DETAILED DESCRIPTION OF THE PREFERRED EMBODIMENT

[0032] Now, a vacuum cathodoluminescent display device according to the present invention will be described with reference to FIGS. 2, 3, 4, 5, 8 and 9.

[0033] FIGS. 2 and 3 are 3-dimensional and 2-dimensional views respectively showing a general structure of a parallel cathode/gate vacuum cathodoluminescent display device, according to the present invention, wherein the same reference numerals indicate corresponding parts. The electrical drive connections are shown and labeled in FIG. 4.

[0034] The sequence of applied electrical drive signals to the gate wires, so labeled in FIGS. 3 and 4, is shown in FIG. 5, which is the essence of the invention as detailed in FIG. 5(b). In the conventional prior art, as shown in FIG. 5(a), each gate wire is driven by an identical voltage signal. Given the progressive increase of the distance of the gate wire from the cathode filament, as measured from the cathode-gate axis shown in FIG. 3, then it follows that the current collected through each gate will decrease as the distance of the gate increases from the cathode-gate axis.

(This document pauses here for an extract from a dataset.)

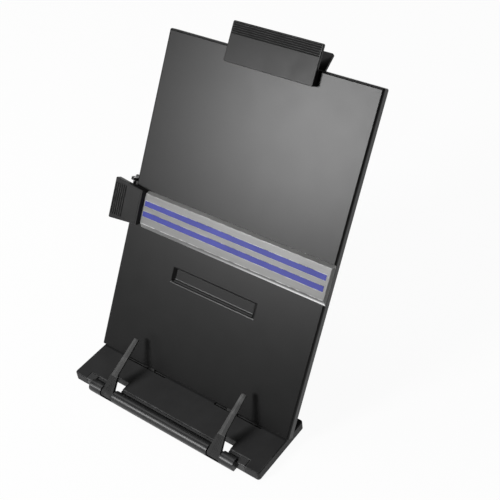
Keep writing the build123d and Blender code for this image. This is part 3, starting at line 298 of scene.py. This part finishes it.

[0035] This is also an inherent problem in the prior art of FIGS. 6(a), (b), (c) and 7(a), (b), (c) where the gate voltage does vary with the distance of the gate from the cathode-gate axis. In this invention the voltage applied on the gate wires is varied with distance from the cathode/gate axis as shown in detail in FIG. 5(b). For the gate wire (C1), underneath the cathode the applied voltage is reduced (0.475), compared to the reference value (0.75), because of the proximity to the cathode filament. The adjacent gate wire (C2), forming gate 1 when driven together with gate wire (C1), is driven to a higher voltage (0.6), when compared to gate wire C1, but lower voltage when compared to the reference value (0.75). For gate number 2, located further away from the cathode/gate axis, and composed of gate wires C2 and C3, the driver voltages are 0.625 and 0.6 respectively. For gate number 3, composed of gate wires C3 and C4, the driver voltages are 0.775 and 0.65 respectively. For gate number 4, the last gate in the indicated cathode module, composed of gate wires C4 and C5, the driver voltages are 1.0 and 0.425.

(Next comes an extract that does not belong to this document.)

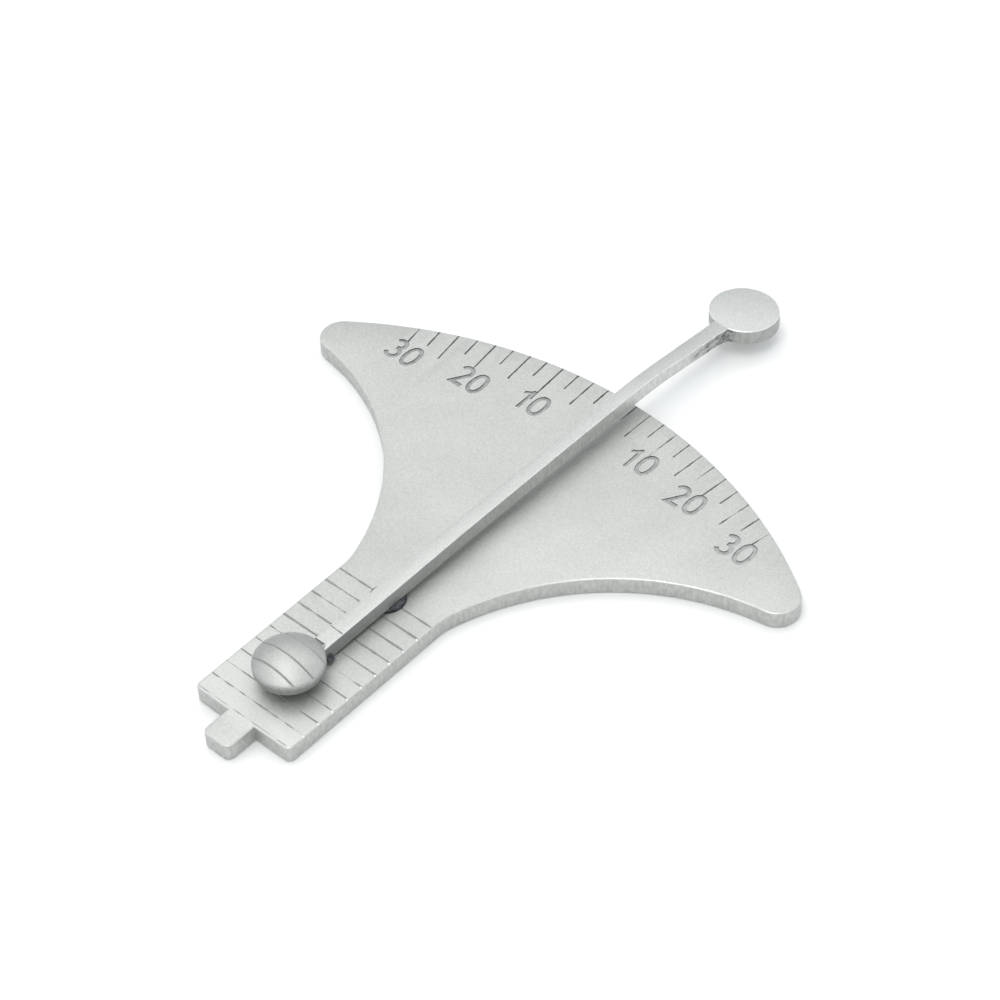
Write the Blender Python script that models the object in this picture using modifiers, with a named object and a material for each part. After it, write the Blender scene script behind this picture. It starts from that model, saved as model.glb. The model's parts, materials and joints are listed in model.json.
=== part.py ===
"""A small steel angle gauge: a fan-shaped plate with a ruled tail, and a pointer that swings over it on a rivet.

The plate lies flat on z = 0. +Y runs from the tail's tongue to the fan's arc, and +X is to the right seen from
above. The origin is under the middle of the whole gauge. Lengths at the top are in millimetres.
"""

import math

import bmesh
import bpy
from mathutils import Matrix, Vector

MM = 0.001

# The plate's outline, seen from above. Its y values are counted from the pivot.
PLATE_THICKNESS = 1.05
TAIL_HALF_WIDTH = 3.22
TAIL_END = -10.15
TAIL_CORNER = 0.35
TONGUE_HALF_WIDTH = 0.9
TONGUE_END = -11.95
TONGUE_CORNER = 0.4
SHOULDER_FILLET = 3.0
FAN_CENTRE_Y = -8.6
FAN_RADIUS = 27.1
FLANK_CENTRE = (16.97, -2.78)
FLANK_RADIUS = 14.2
WING_TIP_RADIUS = 1.23
PLATE_EDGE_ROUND = 0.08

# The pointer turns on a rivet a little to the right of the plate's centre line, and its bar lies off the rivet.
POINTER_ANGLE = math.radians(-1.3)
PIVOT_X = 0.17
BAR_OFFSET = 0.27

# The bar, as stations along it: half widths, slopes along the top, and how much thinner it is underneath.
BAR_END = -5.7
BAR_THICKNESS = 0.94
BAR_UNDERSIDE_AT_PIVOT = 0.25
BAR_HALF_WIDTHS = ((BAR_END, 0.47), (4.0, 0.43), (12.0, 0.40), (20.0, 0.41), (25.5, 0.49))
BAR_SLOPES = (
    (BAR_END, 0.035),
    (4.0, 0.035),
    (6.0, 0.015),
    (17.5, 0.015),
    (21.0, -0.11),
    (25.0, -0.11),
    (25.6, -0.085),
    (30.0, -0.085),
)
BAR_THINNING = ((17.5, 0.0), (21.0, 0.1), (24.6, 0.14), (25.4, 0.0))
BAR_FOLDS = (4.0, 5.0, 6.0, 17.5, 18.0, 18.5, 19.0, 19.5, 20.0, 20.5, 21.0, 24.6, 25.0, 25.4)
BAR_EDGE_ROUND = 0.05
DISC_CENTRE = (0.07, 27.28)
DISC_RADIUS = 1.92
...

[0036] The values for the voltages given here and in FIG. 5(b) are the ratios of the actual gate voltages divided by the constant anode voltage. In the computer simulation the anode voltage was 200 Volts, as predicated by the larger distance of the cathode filament from the plane of the gates as shown in FIGS. 8(a, b). The value of the two voltages for each gate is adjusted individually for each gate so as to optimize the current pulled by the gate from the cathode as well as to optimize the uniformity of impact of the electron stream on the phosphor pixel spanned by the given gate, while at the same time minimizing the interception of stream electrons by the gate wires.

[0037] For the bulk of the gates (3 out of 4) this is accomplished by having the gate wire nearest the cathode at higher voltage compared to the gate wire further away. For the gate nearest the cathode the opposite is found to be true. The gate wire nearest the cathode has the lower voltage. It is thus observed that each gate is individually tuned to the best possible performance via the asymmetric, unbalanced voltage drive of the two gate wires. This need be done only once, for half a module and then repeated in mirror images on either side beyond the half module. The gate tuning can be done either with a computer simulation or an experimental test driver or both. FIGS. 8(a) and 8(b) illustrates actual electron trajectories observed for the example of FIGS. 5(a) and 5(b). Namely FIG. 8(a) shows electron trajectories for gate 4 with the conventional voltage drive shown in FIG. 5(a).

[0038] It is seen that the electron stream lands in a phosphor pixel beyond the one it should go to, and that a significant number of electrons intercepts the gate wire C4, an altogether unacceptable performance, very characteristic of the parallel cathode/gate configuration especially for gates far off the cathode/gate axis. In contrast, FIG. 8(b) shows a very well behaved electron stream, impacting its intended phosphor pixel, without electron interception of the gate wires, by following the tuning procedure of the unbalanced gate voltage drive of FIG. 5(b) for gate 4. Further fine-tuning is also possible, but not shown here.

[0039] Another example of the tuned gate via unbalanced voltage drives is shown in FIG. 9. In this case the cathode is located much closer to the gate plane, which results in much larger relative variation in the distance from the cathode to the gate along the gate plane. Specifically when gate 4 in FIG. 9 is driven in the conventional mode (Va=100 Volts, Vb=75 Volts), then there is no current through the gate. When the tuned gate via unbalanced voltage drive principle is used there is good current through the center of the gate. (V4=1.85, V5=0.6). The degree of voltage imbalance in the gate drive has increased here compared to the case of FIGS. 5(b) and 8(b).

Claims

1. A vacuum cathodoluminescent display method comprising:

retrieving an ordered pair of gate wire voltages according to a row of pixels to be driven according to a video signal; and

biasing a pair of gate wires according to the retrieved ordered pair of gate wire voltages, wherein the retrieved ordered pair of gate wire voltages are prestored in order to compensate for gate wire distance from a filament.